The Earth is a very small stage in a vast cosmic arena. Think of the rivers of blood spilled by all those generals and emperors so that in glory and in triumph they could become the momentary masters of a fraction of a dot. Think of the endless cruelties visited by the inhabitants of one corner of the dot on scarcely distinguishable inhabitants of some other corner of the dot. How frequent their misunderstandings, how eager they are to kill one another, how fervent their hatreds. Our posturings, our imagined self-importance, the delusion that we have some privileged position in the universe, are challenged by this point of pale light.

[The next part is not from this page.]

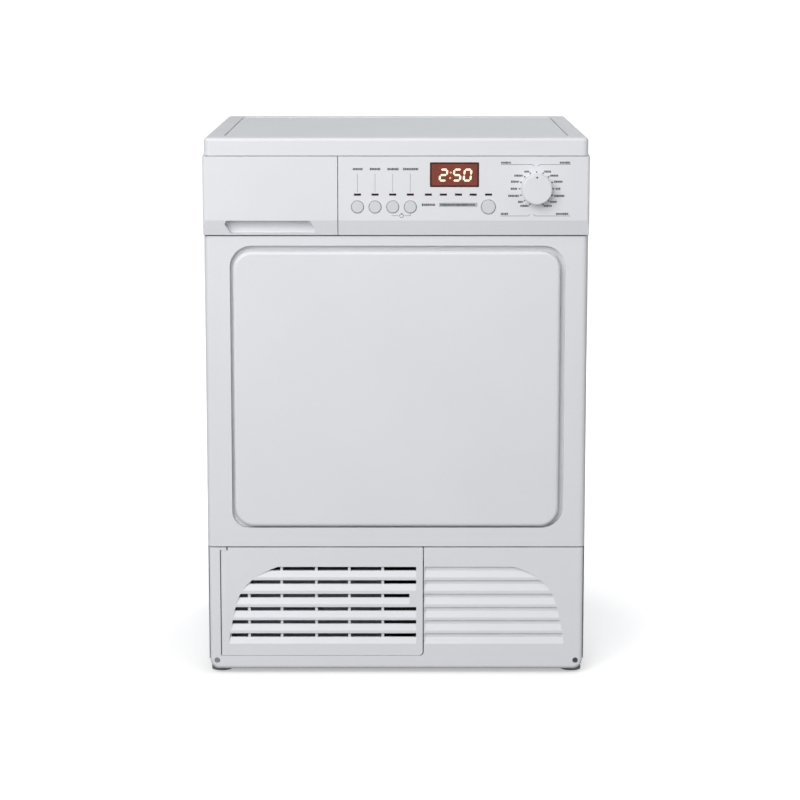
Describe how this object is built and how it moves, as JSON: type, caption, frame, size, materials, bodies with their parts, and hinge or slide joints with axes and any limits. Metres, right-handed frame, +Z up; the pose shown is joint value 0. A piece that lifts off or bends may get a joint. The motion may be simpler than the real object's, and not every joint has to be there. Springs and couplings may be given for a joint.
{
  "type": "clothes dryer",
  "caption": "Free-standing front-loading condenser tumble dryer with a large rounded door, a tank drawer, a control fascia and a slotted plinth flap.",
  "frame": {"origin": "on the floor, below the middle of the machine's overall width and depth", "axes": "+Z up, front and door towards -Y, +X to the right when facing the door"},
  "size_m": [0.595, 0.61, 0.85],
  "materials": {
    "enamel_white": "satin",
    "plastic_white": "satin",
    "worktop_board": "satin",
    "tank_plastic": "satin",
    "display_amber": "gloss",
    "led_smoke": "gloss",
    "circuit_board": "satin",
    "galvanised": "satin",
    "stainless": "brushed",
    "base_grey": "matte",
    "black_plastic": "matte",
    "fin_aluminium": "satin",
    "rubber_dark": "matte",
    "rubber_grey": "matte",
    "felt": "matte",
    "element_steel": "satin",
    "motor_steel": "satin",
    "lever_plastic": "satin"
  },
  "bodies": {
    "cabinet": {"base_tray": "base_grey", "side_panel_left": "enamel_white", "side_panel_right": "enamel_white", "rear_panel": "galvanised", "rear_duct_cover": "galvanised", "front_panel": "enamel_white", "worktop_frame": "plastic_white", "worktop_panel": "worktop_board", "control_fascia": "plastic_white", "display_window": "display_amber", "led_lenses": "led_smoke", "control_board": "circuit_board", "plinth": "plastic_white", "front_bulkhead": "galvanised", "door_funnel": "plastic_white", "drum_front_seal": "felt", "drum_bearing": "black_plastic", "heater": "element_steel", "motor_body": "motor_steel", "idler_arm": "galvanised", "drive_belt": "rubber_dark", "condenser_body": "lever_plastic", "condenser_fins": "fin_aluminium", "process_fan_housing": "black_plastic", "cooling_fan_housing": "black_plastic", "pump_body": "black_plastic", "condensate_hose": "rubber_grey", "tank_cradle": "base_grey", "door_hinge": "galvanised", "door_catch": "black_plastic", "door_seal": "rubber_grey", "cable_gland": "black_plastic"},
    "drum": {"drum_shell": "stainless", "drum_lifters": "base_grey", "drum_rear_wall": "stainless"},
    "rotor": {"motor_shaft": "stainless", "process_fan": "black_plastic", "cooling_fan": "black_plastic"},
    "idler": {"idler_pulley": "black_plastic"},
    "tank": {"tank_front": "plastic_white", "tank_body": "tank_plastic", "tank_lid": "tank_plastic"},
    "door": {"door_outer": "plastic_white", "door_inner": "plastic_white", "door_hook": "galvanised"},
    "flap": {"condenser_flap": "plastic_white"},
    "lever_left": {"condenser_lever_left": "lever_plastic"},
    "lever_right": {"condenser_lever_right": "lever_plastic"},
    "dial": {"programme_dial": "plastic_white"},
    "option_1": {"option_button_1": "plastic_white"},
    "option_2": {"option_button_2": "plastic_white"},
    "option_3": {"option_button_3": "plastic_white"},
    "option_4": {"option_button_4": "plastic_white"},
    "start": {"start_button": "plastic_white"},
    "filter": {"lint_filter_frame": "lever_plastic"},
    "impeller": {"pump_impeller": "base_grey"},
    "foot_fl": {"foot_front_left": "rubber_grey"},
    "foot_fr": {"foot_front_right": "rubber_grey"},
    "foot_rl": {"foot_rear_left": "rubber_grey"},
    "foot_rr": {"foot_rear_right": "rubber_grey"}
  },
  "joints": [
    {"name": "door_hinge_turn", "type": "hinge", "parent": "cabinet", "child": "door", "pos_m": [-0.2472, -0.2742, 0.4575], "axis": [0, 0, -1], "range_deg": [0, 105]},
    {"name": "tank_slide", "type": "slide", "parent": "cabinet", "child": "tank", "axis": [0, -1, 0], "range_m": [0, 0.4]},
    {"name": "drum_spin", "type": "hinge", "parent": "cabinet", "child": "drum", "pos_m": [0, 0, 0.452], "axis": [0, 1, 0], "continuous": true},
    {"name": "rotor_spin", "type": "hinge", "parent": "cabinet", "child": "rotor", "pos_m": [0.155, 0, 0.112], "axis": [0, 1, 0], "continuous": true},
    {"name": "idler_spin", "type": "hinge", "parent": "cabinet", "child": "idler", "pos_m": [0.108, 0.085, 0.126], "axis": [0, 1, 0], "continuous": true},
    {"name": "dial_turn", "type": "hinge", "parent": "cabinet", "child": "dial", "pos_m": [0.2156, -0.29, 0.7718], "axis": [0, -1, 0], "continuous": true},
    {"name": "option_press_1", "type": "slide", "parent": "cabinet", "child": "option_1", "axis": [0, 1, 0], "range_m": [0, 0.0015], "stiffness_N_per_m": 500},
    {"name": "option_press_2", "type": "slide", "parent": "cabinet", "child": "option_2", "axis": [0, 1, 0], "range_m": [0, 0.0015], "stiffness_N_per_m": 500},
    {"name": "option_press_3", "type": "slide", "parent": "cabinet", "child": "option_3", "axis": [0, 1, 0], "range_m": [0, 0.0015], "stiffness_N_per_m": 500},
    {"name": "option_press_4", "type": "slide", "parent": "cabinet", "child": "option_4", "axis": [0, 1, 0], "range_m": [0, 0.0015], "stiffness_N_per_m": 500},
    {"name": "start_press", "type": "slide", "parent": "cabinet", "child": "start", "axis": [0, 1, 0], "range_m": [0, 0.0015], "stiffness_N_per_m": 500},
    {"name": "flap_turn", "type": "hinge", "parent": "cabinet", "child": "flap", "pos_m": [-0.2725, -0.2705, 0.118], "axis": [0, 0, -1], "range_deg": [0, 95]},
    {"name": "lever_left_turn", "type": "hinge", "parent": "cabinet", "child": "lever_left", "pos_m": [-0.225, -0.235, 0.13], "axis": [0, 1, 0], "range_deg": [0, 90]},
    {"name": "lever_right_turn", "type": "hinge", "parent": "cabinet", "child": "lever_right", "pos_m": [-0.067, -0.235, 0.13], "axis": [0, -1, 0], "range_deg": [0, 90]},
    {"name": "filter_lift", "type": "slide", "parent": "cabinet", "child": "filter", "axis": [0, 0, 1], "range_m": [0, 0.18]},
    {"name": "impeller_spin", "type": "hinge", "parent": "cabinet", "child": "impeller", "pos_m": [0.045, 0.215, 0.04], "axis": [0, 0, 1], "continuous": true},
    {"name": "foot_fl_screw", "type": "slide", "parent": "cabinet", "child": "foot_fl", "axis": [0, 0, -1], "range_m": [0, 0.012]},
    {"name": "foot_fr_screw", "type": "slide", "parent": "cabinet", "child": "foot_fr", "axis": [0, 0, -1], "range_m": [0, 0.012]},
    {"name": "foot_rl_screw", "type": "slide", "parent": "cabinet", "child": "foot_rl", "axis": [0, 0, -1], "range_m": [0, 0.012]},
    {"name": "foot_rr_screw", "type": "slide", "parent": "cabinet", "child": "foot_rr", "axis": [0, 0, -1], "range_m": [0, 0.012]}
  ],
  "couplings": [
    {"joint": "rotor_spin", "follows": "drum_spin", "ratio": 29.111},
    {"joint": "idler_spin", "follows": "drum_spin", "ratio": 16.375}
  ]
}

Our planet is a lonely speck in the great enveloping cosmic dark. In our obscurity – in all this vastness – there is no hint that help will come from elsewhere to save us from ourselves. It is up to us. It’s been said that astronomy is a humbling, and I might add, a character-building experience. To my mind, there is perhaps no better demonstration of the folly of human conceits than this distant image of our tiny world. To me, it underscores our responsibility to deal more kindly and compassionately with one another and to preserve and cherish that pale blue dot, the only home we’ve ever known.

— Carl Sagan, speech at Cornell University, October 13, 1994
Effective communication of scientific truth is not simply about instilling the best possible understanding of reality, but is also about deploying it with a passion and enthusiasm that wins both hearts and minds.